I was thinking that the case of the principal affects the protocol,
but actually I guess that's only true for the string-to-key
function. That would affect a user's ability to get the initial tgt,
but not how service tickets are handled. Given case preservation,
that would guarantee the correct case for a non-Windows client (for
both Windows and Unix servers), but nowhere else.
Kind of blows the SSPI/GSSAPI compatibility that's supposed to
exist. I think I may start a discussion of this on an IETF list in
case people want to update the GSSAPI standard.
I suppose you win. Just do a gss_display_name() and do a case
insensitive compare. I can't do any independent verification.
*bleah* Can you leave the compare inside gssapi if it's not case
insensitive though?
I assume in AD you can't create both "smith" and "Smith", but can
you
create the latter at all? If you do, does AD remember the case for
display purposes? Here at JPL usernames are lower case, and I
don't
think we allow anything special but hyphens in them, so I'm not
likely to see a lot of the possible corner cases.

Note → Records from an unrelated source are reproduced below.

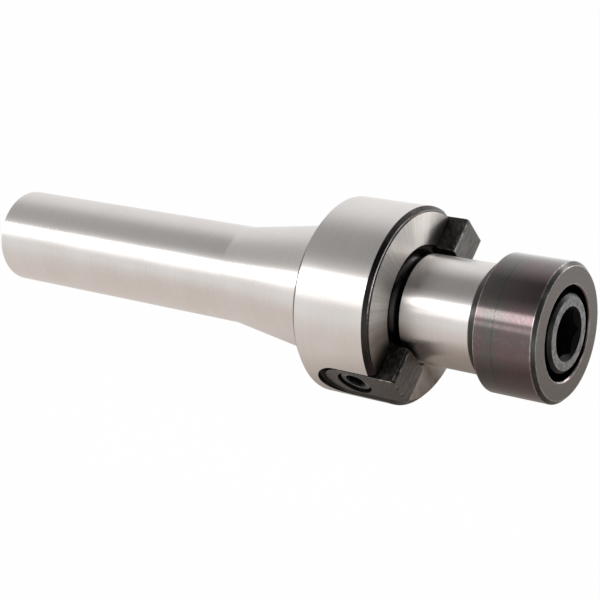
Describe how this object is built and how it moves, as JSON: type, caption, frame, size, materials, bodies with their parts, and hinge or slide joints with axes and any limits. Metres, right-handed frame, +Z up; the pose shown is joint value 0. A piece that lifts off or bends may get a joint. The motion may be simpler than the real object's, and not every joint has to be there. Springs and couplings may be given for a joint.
{
  "type": "shell mill arbor",
  "caption": "Taper-shank arbor that carries a shell mill on its pilot, drives it with two keys and clamps it with a collar and a screw.",
  "frame": {"origin": "on the arbor's axis, in the plane of the flange's front face, where the cutter seats", "axes": "+X along the arbor's axis towards the cutter end, +Z up, the first drive key between -Y and -Z"},
  "size_m": [0.1633, 0.0468, 0.0468],
  "materials": {
    "ground_steel": "fine cylindrical grinding, bright",
    "key_steel": "black oxide over ground steel",
    "key_screw_steel": "black oxide",
    "collar_oxide": "glossy black oxide with a faint violet tint over a turned surface",
    "screw_zinc": "dark matte phosphate"
  },
  "bodies": {
    "arbor": {"arbor": "ground_steel"},
    "collar": {"retaining_collar": "collar_oxide"},
    "collar_screw": {"retaining_screw": "screw_zinc"},
    "lower_key": {"drive_key_lower": "key_steel"},
    "lower_key_screw": {"key_screw_lower": "key_screw_steel"},
    "upper_key": {"drive_key_upper": "key_steel"},
    "upper_key_screw": {"key_screw_upper": "key_screw_steel"}
  },
  "joints": [
    {"name": "collar_slide", "type": "slide", "parent": "arbor", "child": "collar", "axis": [1, 0, 0], "range_m": [0, 0.0245]},
    {"name": "retaining_screw_turn", "type": "hinge", "parent": "collar", "child": "collar_screw", "pos_m": [0.0255, 0, 0], "axis": [1, 0, 0], "range_deg": [0, 5041]},
    {"name": "lower_key_lift", "type": "slide", "parent": "arbor", "child": "lower_key", "axis": [0, -0.7071, -0.7071], "range_m": [0, 0.0103]},
    {"name": "lower_key_screw_turn", "type": "hinge", "parent": "lower_key", "child": "lower_key_screw", "pos_m": [-0.00775, -0.012, -0.012], "axis": [0, -0.7071, -0.7071], "range_deg": [0, 4680]},
    {"name": "upper_key_lift", "type": "slide", "parent": "arbor", "child": "upper_key", "axis": [0, 0.7071, 0.7071], "range_m": [0, 0.0103]},
    {"name": "upper_key_screw_turn", "type": "hinge", "parent": "upper_key", "child": "upper_key_screw", "pos_m": [-0.00775, 0.012, 0.012], "axis": [0, 0.7071, 0.7071], "range_deg": [0, 4680]}
  ],
  "couplings": [
    {"joint": "retaining_screw_turn", "follows": "collar_slide", "rad_per_m": 3590.4},
    {"joint": "lower_key_screw_turn", "follows": "lower_key_lift", "rad_per_m": 7915.8},
    {"joint": "upper_key_screw_turn", "follows": "upper_key_lift", "rad_per_m": 7915.8}
  ]
}
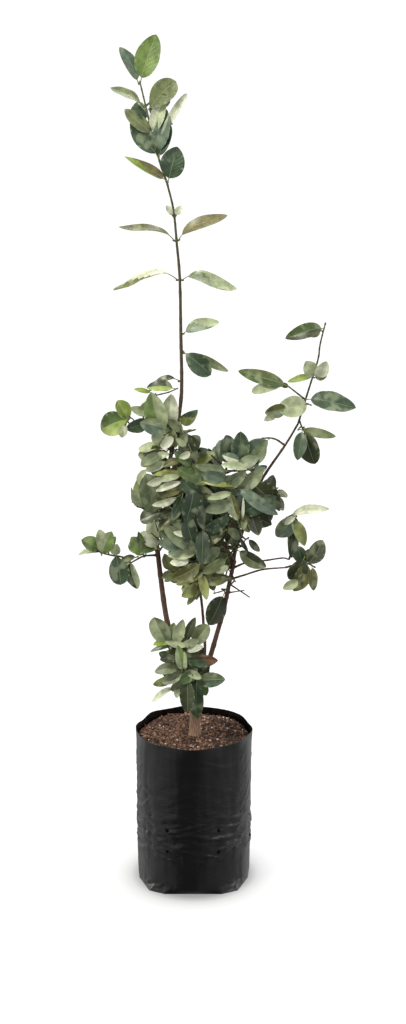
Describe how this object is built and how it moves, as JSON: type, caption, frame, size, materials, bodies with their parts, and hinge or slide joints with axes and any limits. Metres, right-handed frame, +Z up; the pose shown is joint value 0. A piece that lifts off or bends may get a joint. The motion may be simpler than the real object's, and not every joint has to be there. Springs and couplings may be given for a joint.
{
  "type": "potted sapling",
  "caption": "Young broadleaf tree with three upright stems, opposite glossy leaves and a bare leader with a leafy tip, standing in a black film planter bag of bark mix.",
  "frame": {"origin": "centre of the bag's flat underside", "axes": "+Z up along the tree, -Y towards the front, +X to the right as seen from the front"},
  "size_m": [0.3709, 0.1714, 1.1538],
  "materials": {
    "bark": "matt red-brown bark",
    "green_bark": "matt olive young bark",
    "leaves": "glossy green leaf",
    "bag_film": "satin black polythene film",
    "potting_mix": "loose composted bark"
  },
  "bodies": {
    "root": {"back_left_bough": "green_bark", "back_right_bough": "green_bark", "base_tuft_lower": "leaves", "base_tuft_upper": "leaves", "crown_back": "leaves", "crown_back_left": "leaves", "crown_back_low": "leaves", "crown_back_right": "leaves", "crown_back_top": "leaves", "crown_centre": "leaves", "crown_left": "leaves", "crown_low": "leaves", "crown_low_right": "leaves", "crown_mid_left": "leaves", "crown_mid_right": "leaves", "crown_neck": "leaves", "crown_right": "leaves", "crown_right_outer": "leaves", "crown_top": "leaves", "crown_upper": "leaves", "fork_leaves": "leaves", "inner_bough": "green_bark", "leader": "bark", "leader_leaf_arched": "leaves", "leader_leaf_bud_left": "leaves", "leader_leaf_bud_right": "leaves", "leader_leaf_dark": "leaves", "leader_leaf_grey": "leaves", "leader_leaf_lower_right": "leaves", "leader_leaf_middle_left": "leaves", "leader_leaf_middle_right": "leaves", "leader_leaf_pointed": "leaves", "leader_leaf_upper_left": "leaves", "leader_leaf_upper_right": "leaves", "leader_tip_tuft": "leaves", "left_bough": "green_bark", "left_spray_inner": "leaves", "left_spray_outer": "leaves", "lone_dark_leaf": "leaves", "middle_stem": "bark", "planter_bag": "bag_film", "potting_mix": "potting_mix", "right_bough_lower": "green_bark", "right_bough_shoot": "leaves", "right_bough_side_leaf": "leaves", "right_bough_upper": "green_bark", "right_spray_lower": "leaves", "right_spray_upper": "leaves", "right_stem": "bark", "short_twig_lower": "green_bark", "short_twig_upper": "green_bark", "trunk": "bark", "upper_left_bough": "green_bark", "upper_left_spray": "leaves"}
  },
  "joints": []
}
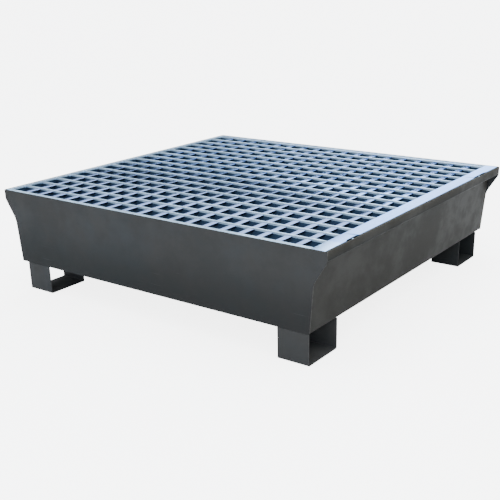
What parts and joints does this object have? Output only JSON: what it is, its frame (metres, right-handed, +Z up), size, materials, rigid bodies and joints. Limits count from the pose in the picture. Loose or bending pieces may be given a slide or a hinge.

You can and it remembers. But it has no effect on what is sent ni
the
kerberos packets - what's sent there is what the user typed in.
Yes, that
sucks bad, but that's how it is.
Hmmm. See above. It isn't possible to make it irrelevant
everywhere, unless you only use RC4. Vista uses AES so it looses
that loophole though.
Yeah, I haven't tried Vista at all. I've only done 2000, XP and 2003.
I wonder if case conversion is the right way to create compatibility
with GSSAPI though. If the user always comes in with a specific case
then shouldn't we instead find a way to make sure the PG user is
created with the corresponding case? There are several ways you can
test for the existence of a user in a Kerberos service, for example
kinit with a garbage password will give different errors.
That's why we have krb5_caseninsens_users - to let the user choose it.